1989: The Year of Unfulfilled Hopes
By Margaret MacMillan (Wall Street Journal Saturday Essay)
Dec. 28, 2018 11:18 a.m. ET
Thirty years after the fall of the Berlin Wall and the protests in Tiananmen Square, the promise of a world of growing democracy has given way to today’s turbulent, fragile international order
Thirty years ago, in 1989, we thought that a dark chapter
had ended and that the road to a happier future lay clear ahead. The world was
celebrating the end of the Cold War. By the year’s close, the Wicked Witch in
the East was dead, its empire in Eastern Europe had melted peacefully away, and
the Soviet Union itself was about to follow it into Trotsky’s dustbin of
history. The Chinese communist leadership’s vicious crackdown on the
pro-democracy demonstrators in Tiananmen Square in Beijing in June seemed the
last gasp of a sclerotic regime on the wrong side of history. At the time,
commentators deplored the regime’s brutality and predicted that it could not
maintain itself in power indefinitely by such means.
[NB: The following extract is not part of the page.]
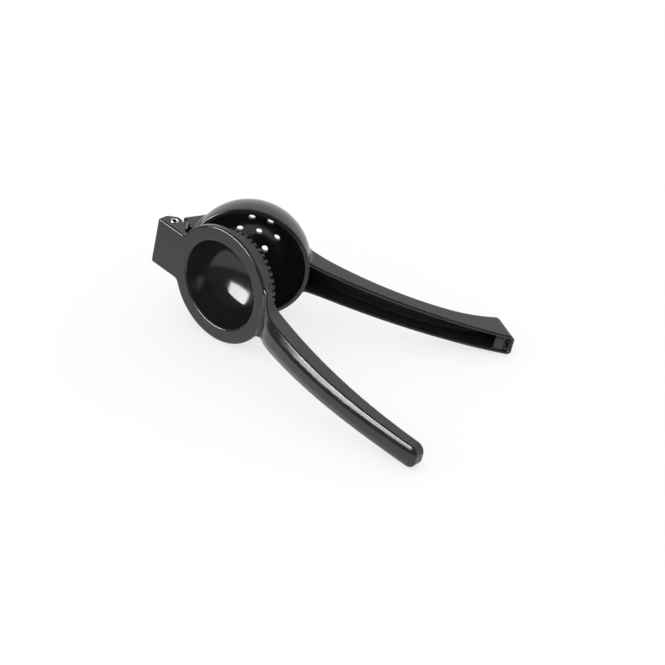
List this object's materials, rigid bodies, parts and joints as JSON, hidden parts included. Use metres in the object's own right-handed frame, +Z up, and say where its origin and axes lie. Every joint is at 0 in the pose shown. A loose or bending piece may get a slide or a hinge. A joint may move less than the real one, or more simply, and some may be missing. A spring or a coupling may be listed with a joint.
{
  "type": "hinged lemon squeezer",
  "caption": "Hand squeezer for citrus: a ribbed press dome and a perforated strainer cup on channel-section handles, hinged on a slotted spring pin.",
  "frame": {"origin": "centre of the bounding box's base: the surface that the tool lies on, half open, on its side", "axes": "+X from the hinge to the handles, along the line that halves the opening; +Y from the press arm to the strainer arm; +Z up"},
  "size_m": [0.2088, 0.146, 0.0721],
  "materials": {
    "enamel": "glossy black enamel over cast aluminium",
    "steel": "plain bright spring steel"
  },
  "bodies": {
    "strainer_arm": {"strainer_arm": "enamel"},
    "press_arm": {"press_arm": "enamel", "spring_pin": "steel"}
  },
  "joints": [
    {"name": "hinge", "type": "hinge", "parent": "strainer_arm", "child": "press_arm", "pos_m": [-0.0935, 0.01761, 0.04466], "axis": [-0.1938, 0, -0.981], "range_deg": [-33.6, 86.4]}
  ]
}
We were horrified by the tanks and the soldiers in Beijing,
but we preferred to remember the exhilarating scenes of cheering Germans
drinking champagne on top of the Berlin Wall. Governments had toppled like
dusty dominoes in what had been risibly called “People’s Democracies,” and real
democracy appeared to be taking over. Surely it would spread until all nations
would enjoy its benefits and the world would be governed by a liberal
international order. The great powers would no longer need huge, expensive
arsenals, and there was much talk of all the boons that the “peace dividend”
would make possible.
How innocent that time and those hopes seem now. How have we
arrived at the turbulent and disturbing world of 2019?
We could not have realized it then, but the world stood at
crossroads in 1989, with competing visions of how the future should unfold. In
retrospect, there were warning signs. In February 1989, the Soviets finished
their withdrawal from Afghanistan, helping to make a hero of an obscure
jihadist named Osama bin Laden. That June, in a little-noticed event in the
Balkans, the former communist apparatchik Slobodan Milosevic decided to use the
forces of Serbian nationalism to stay in power by promising his support to the
Serbs at the 600th anniversary of the Battle of Kosovo. The two men would go on
to fuel the forces of religious fundamentalism and ethnic nationalism that were
to pose such challenges to liberal societies.
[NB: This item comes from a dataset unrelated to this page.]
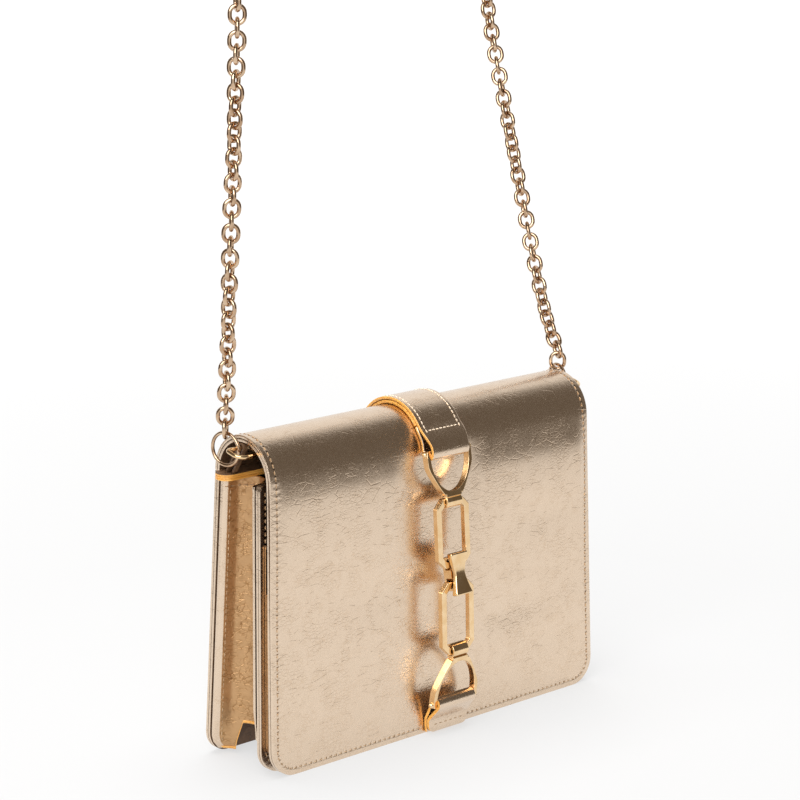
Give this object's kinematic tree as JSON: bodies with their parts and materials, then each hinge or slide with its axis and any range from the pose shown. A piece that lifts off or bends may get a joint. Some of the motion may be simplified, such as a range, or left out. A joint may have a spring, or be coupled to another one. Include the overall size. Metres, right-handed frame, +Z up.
{
  "type": "clutch bag",
  "caption": "Leather clutch bag with a rounded flap, a strip of pivoting metal hardware down its front, a chain on side rings and folded gussets.",
  "frame": {"origin": "middle of the rectangle under the bag without its chain, on the surface it stands on", "axes": "+X along the bag's width to its right end, -Y towards the flap's front face, +Z up"},
  "size_m": [0.2247, 0.1041, 0.4212],
  "materials": {
    "metallic_leather": "satin metallic leather with a fine crinkled grain",
    "lining_leather": "smooth matt leather",
    "painted_leather": "leather strip with painted edges",
    "light_gold_metal": "polished light gold plating",
    "chain_metal": "polished light gold plating"
  },
  "bodies": {
    "root": {"back_panel": "metallic_leather", "back_lining": "metallic_leather", "front_panel": "metallic_leather", "front_lining": "lining_leather", "card_slot_1": "metallic_leather", "card_slot_2": "metallic_leather", "card_slot_3": "metallic_leather", "slip_pocket": "lining_leather", "base_strip": "lining_leather", "gusset_left": "metallic_leather", "gusset_right": "metallic_leather", "ring_tab_left": "painted_leather", "ring_tab_right": "painted_leather", "ring_keeper_left": "lining_leather", "ring_keeper_right": "lining_leather", "snap_socket": "light_gold_metal"},
    "flap": {"flap_panel": "metallic_leather", "flap_lining": "lining_leather", "strap": "metallic_leather", "strap_lining": "painted_leather", "lower_tab": "metallic_leather", "snap_disc": "light_gold_metal"},
    "upper_stirrup": {"upper_stirrup": "light_gold_metal"},
    "upper_link": {"upper_link": "light_gold_metal"},
    "connector": {"connector_core": "light_gold_metal", "connector_cover": "light_gold_metal"},
    "lower_link": {"lower_link": "light_gold_metal"},
    "lower_stirrup": {"lower_stirrup": "light_gold_metal"},
    "d_ring_left": {"d_ring_left": "light_gold_metal"},
    "d_ring_right": {"d_ring_right": "light_gold_metal"},
    "chain": {"ring_left": "chain_metal", "ring_right": "chain_metal", "chain_link_left": "chain_metal", "chain_link_right": "chain_metal", "chain": "chain_metal"}
  },
  "joints": [
    {"name": "flap_open", "type": "hinge", "parent": "root", "child": "flap", "pos_m": [0, 0.02491, 0.1354], "axis": [-1, 0, 0], "range_deg": [0, 145]},
    {"name": "strip_sway", "type": "hinge", "parent": "flap", "child": "upper_stirrup", "pos_m": [0.0013, -0.01909, 0.1354], "axis": [1, 0, 0], "range_deg": [-2, 3.5]},
    {"name": "upper_link_pivot", "type": "hinge", "parent": "upper_stirrup", "child": "upper_link", "pos_m": [0.0013, -0.02169, 0.112], "axis": [1, 0, 0], "range_deg": [-2.18, 1.27]},
    {"name": "connector_pivot", "type": "hinge", "parent": "upper_link", "child": "connector", "pos_m": [0.0013, -0.02359, 0.082], "axis": [1, 0, 0], "range_deg": [-0.31, 0.51]},
    {"name": "lower_link_pivot", "type": "hinge", "parent": "connector", "child": "lower_link", "pos_m": [0.0013, -0.02549, 0.073], "axis": [1, 0, 0], "range_deg": [-3.65, 2.11]},
    {"name": "lower_stirrup_swing", "type": "hinge", "parent": "flap", "child": "lower_stirrup", "pos_m": [0.0013, -0.02389, 0.0156], "axis": [1, 0, 0], "range_deg": [-3.3, 1.91]},
    {"name": "d_ring_left_swing", "type": "hinge", "parent": "root", "child": "d_ring_left", "pos_m": [-0.1022, 0.00596, 0.1492], "axis": [1, 0, 0], "range_deg": [-4, 50]},
    {"name": "d_ring_right_swing", "type": "hinge", "parent": "root", "child": "d_ring_right", "pos_m": [0.1022, 0.00596, 0.1492], "axis": [1, 0, 0], "range_deg": [-4, 50]},
    {"name": "chain_swing", "type": "hinge", "parent": "root", "child": "chain", "pos_m": [0, 0.01109, 0.14842], "axis": [-1, 0, 0], "range_deg": [-45, 113.5]}
  ],
  "couplings": [
    {"joint": "upper_link_pivot", "follows": "strip_sway", "ratio": -0.61},
    {"joint": "connector_pivot", "follows": "strip_sway", "ratio": 0.13},
    {"joint": "lower_link_pivot", "follows": "strip_sway", "ratio": -1.0287},
    {"joint": "lower_stirrup_swing", "follows": "strip_sway", "ratio": -0.9286}
  ]
}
In China, the Communist Party showed that it intended to
hang on to power by whatever means necessary. The students and their supporters
who had poured into Tiananmen Square and into public spaces across China had
called for liberty and democracy. Instead they got tanks and guns.
‘Stability must take
precedence over everything.’ —Deng Xiaoping, June 1989
China’s leader, Deng Xiaoping, concluded that he had no
choice. “Stability must take precedence over everything,” he told his
colleagues at the top-secret meeting in June 1989 when they decided on suppression.
If China’s economy was to develop and its billion people were to be cared for,
the country must have unity. Deng, as he always did, was taking the long view.
He was fond of saying, “Hide your strength, bide your time.” China was weak and
backward in 1989, but in time, it could build a modern economy and take its
rightful place in the world.
To understand why Deng and his colleagues—and indeed many of
the Chinese people—were prepared to accept the world’s opprobrium at the time
of the crackdown, we must remember China’s history. In 1989, many in the West
were so focused on the future that we forgot that. We can ignore history and
often do, but it will not ignore us. The past shapes our societies,
institutions, and ways of thinking and reacting—often in ways we do not fully
grasp.
China’s history had left its elites, as well as its ordinary
people, with a deep-seated fear of anarchy and social chaos—and with resentment
at the way in which a once-great power had been degraded. The “century of
humiliation” started in 1839 with the First Opium War and continued with
China’s repeated defeats at the hands of outside powers, up to the massive
invasion and occupation by Japan, starting in 1931 with the assault on
Manchuria and ending in 1945. Internally, China suffered from the collapse of
the Qing Dynasty and the huge Taiping Rebellion in the 19th century, which may
have killed between 20 and 70 million Chinese, and then the unrest and civil
wars in the 20th century, which ended only with the triumph of communism in
1949.
It was part of China’s tragedy that unity after 1949 did not
bring a better world. Chairman Mao Zedong unleashed a series of campaigns,
among them the disastrous Great Leap Forward, which may have resulted in the
deaths of 45 million, and the Cultural Revolution. These excesses had touched
all those who took the decision for repression in 1989, for they had been
vilified and abused by Mao’s Red Guards. Deng’s own son was left a paraplegic
by injuries he suffered during that dreadful period. So
for the Chinese leadership, order was not a luxury but a necessity. They feared
that democracy and liberty, which the Tiananmen protesters demanded, would open
the road to disintegration again. “If all one billion of us undertake
multiparty elections, we will certainly run into a full-scale civil war,” Deng
told President George H.W. Bush in February 1989.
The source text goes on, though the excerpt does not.